The company’s position in the market has helped it to book $1.8bn of new business, to grow its backlog by 16% to $3.6bn and drive revenues by 13% to over $1.5bn.
CEO Ciaran Murray told investors Wednesday that he’s encouraged by the new clients added to the company’s roster, as well as the increased presence in the mid-market and biotech sectors, which could drive future growth and provide better balance.
The improved mix in clients comes as Icon previously relied heavily on its top client -- Pfizer, though Murray added that work with Pfizer is “stabilizing and leveling off now.”
As far as the company’s book-to-bill, which one analyst described as “extraordinarily stable,” Murray said: “I suppose we have a good deal of visibility with our strategic accounts and our win rate has stayed steady.”

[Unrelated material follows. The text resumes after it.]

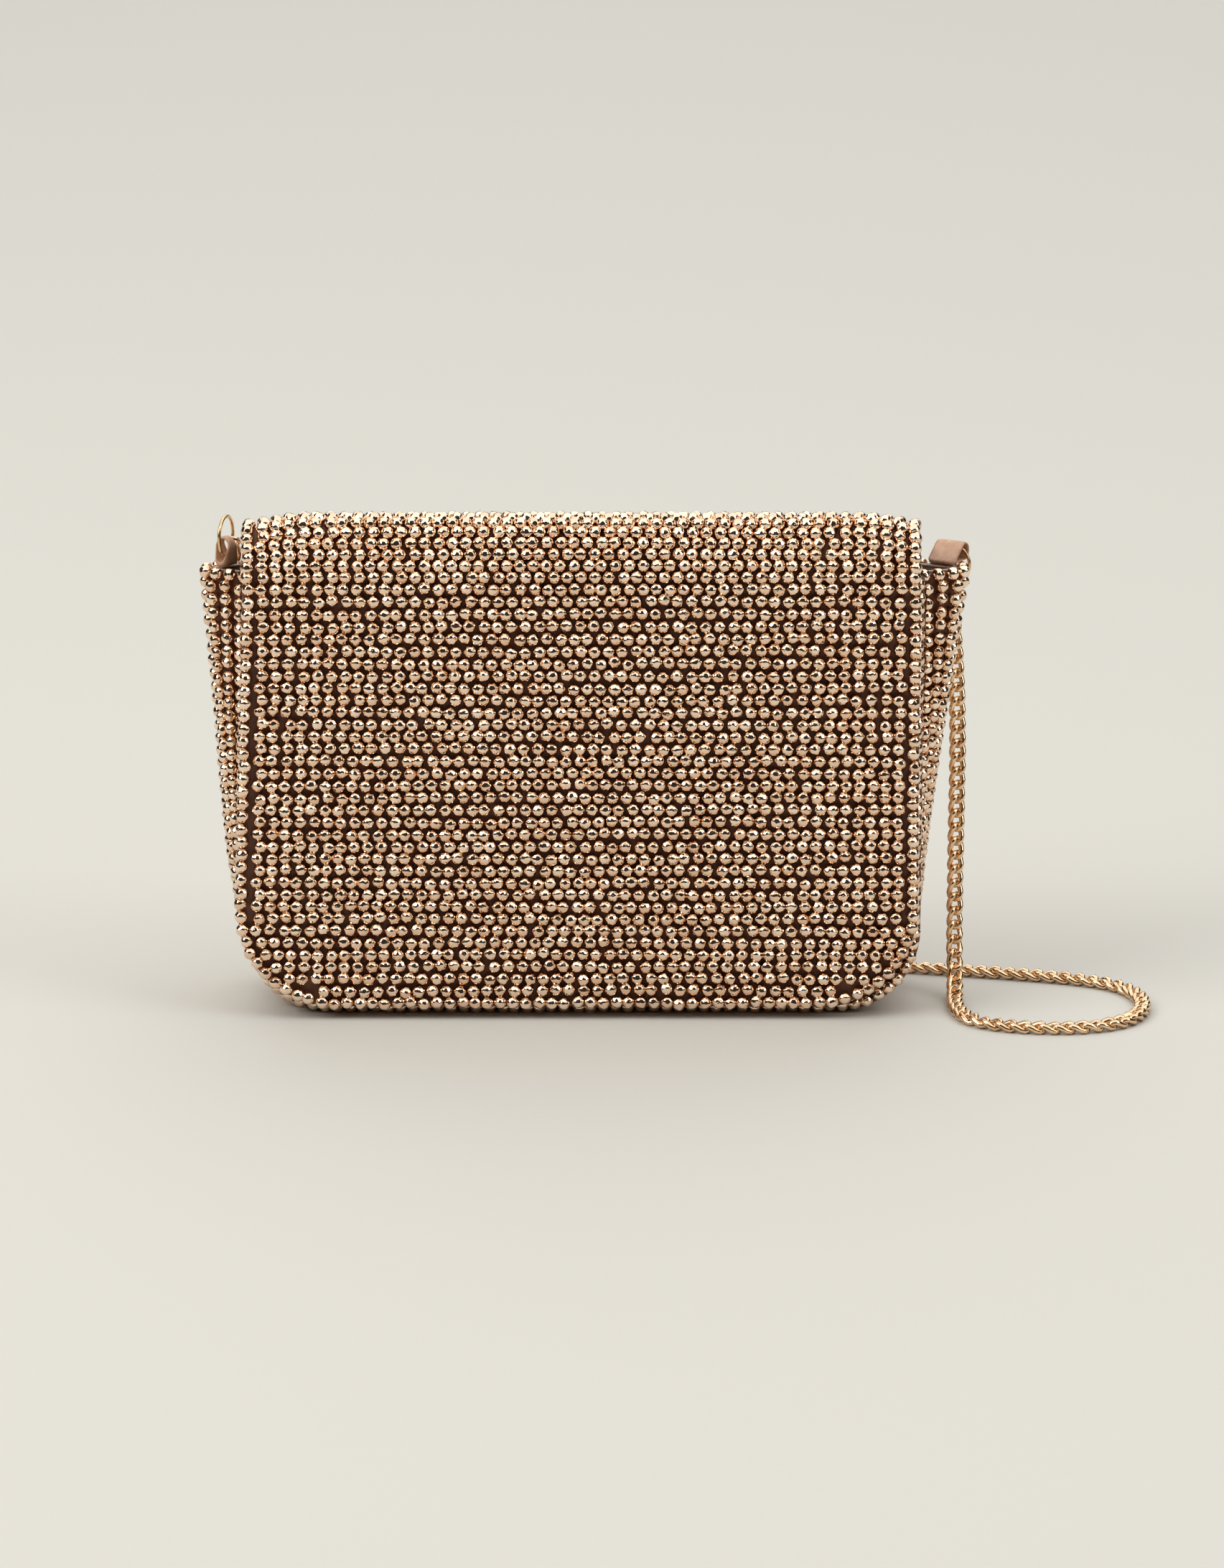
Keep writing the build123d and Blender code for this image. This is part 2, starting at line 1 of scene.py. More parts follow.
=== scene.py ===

An increasing number of specialty and biotech drugs will be outsourced and market share will continue to shift to global CROs, Murray predicted, noting that Icon is “well positioned to capitalize on this growth.” Murray added that an “increasingly important trend” is the need to demonstrate product value and Icon is seeing growth in its service offering centered on this trend.
Risk-based monitoring is also become more accepted by the industry, Murray added, noting that the company is adding more long studies into its backlog -- “looking forward, we’d expect the burn rate to level off…but you can never be entirely sure,” he said. Margins will also continue to grow in 2015 to over 16%, he added.
COO Steve Cutler added there are some opportunities in the central labs space because of the Covance-LabCorp merger, noting Icon is “optimistic in terms of what those opportunities will bring.”
He also noted that the company is seeing “good traction in the medical device industry,” which Cutler compared to the pharma market 20 years ago.
As far as strategic partnerships go, Murray seemed to indicate that the larger deals have been made. “The larger CROs have their partners…I wouldn’t expect any massive activity that we saw a couple of years ago,” he added.
The company is also now building a next generation informatics hub, as well as a global innovation center in Ireland, to enable faster access and better insight into drug development data.
In terms of the company’s full year 2015 revenue guidance, Icon expects it will be in the range of $1.61 to $1.675bn, representing growth of 7-11%. This includes the recently announced acquisition of MediMedia Pharma Solutions. Earnings per share guidance is in the range of $3.45 - $3.60, an increase of 20-25%.